More justification for focusing on worst-case scenarios. The ELK report focuses on solving ELK in the worst case. If we can think of a single counterexample to a proposal, the proposal breaks. This seems strange to me. It feels much more natural to think about ELK proposals probabilistically, ranking proposals based on how likely they are to reduce the chance of misalignment. In other words, I broadly see the aim of alignment researchers as “come up with proposals that reduce the chance of AI x-risk as much as possible” as opposed to “come up with proposals that would definitely work.” 

While there are a few justifications for this in the ELK report, I didn’t find them compelling, and I would’ve appreciated more discussion of what an alternative approach would look like. For example, I would’ve found it valuable for the authors to (a) discuss their justification for focusing on the worst-case in more detail, (b) discuss what it might look like for people to think about ELK in “medium-difficulty scenarios”, (c) understand if ARC thinks about ELK probabilistically (e.g., X solution seems to improve our chance of getting the direct translator by ~2%), and (d) have ARC identify certain factors that might push them away from working on worst-case ELK (e.g., if ARC believed AGI was arriving in 2 years and they still didn’t have a solution to worst-case ELK, what would they do?)
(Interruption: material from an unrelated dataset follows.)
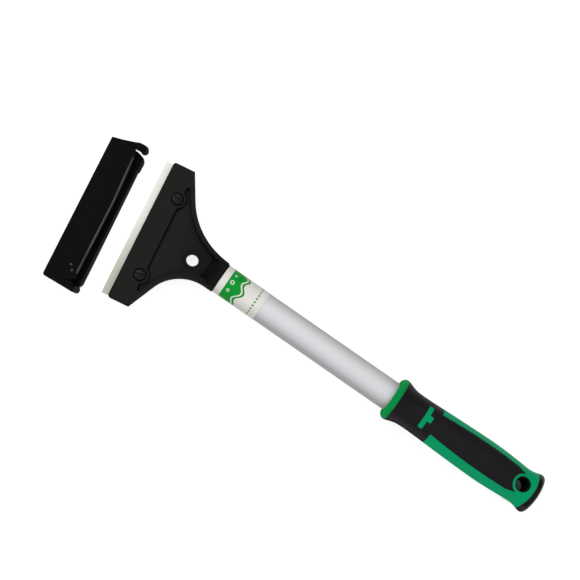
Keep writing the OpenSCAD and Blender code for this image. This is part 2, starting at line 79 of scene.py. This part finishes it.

Clearer writing. One of the most common complaints about ELK is that it’s long and dense. This is understandable; ELK conveys a lot of complicated ideas from a pre-paradigmatic field, and in doing so it introduces several novel vocabulary words and frames. Nonetheless, I would feel more excited about a version of ELK that was able to communicate concepts more clearly and succinctly. Some specific ideas include offering more real-world examples to illustrate concepts, defining terms/frames more frequently, including a glossary, and providing more labels/captions for figures. 

Short anecdote 

I’ll wrap up my review with a short anecdote. When I first began working on ELK (in Jan 2022), I reached out to Tamera (a friend from Penn EA) and asked her to come to Berkeley so we could work on ELK together. She came, started engaging with the AIS community, and ended up moving to Berkeley to skill-up in technical AIS. She’s now a research resident at Anthropic who has been working on externalized reasoning oversight. It’s unclear if or when Tamera would’ve had the opportunity to come to Berkeley, but my best-guess is that this was a major speed-up for Tamera. I’m not sure how many other cases there were of people getting involved or sped-up by ELK. But I think it’s a useful reminder that some of the impact of ELK (whether positive or negative) will be difficult to evaluate, especially given the number of people who engaged with ELK (I’d guess at least 100+, and quite plausibly 500+).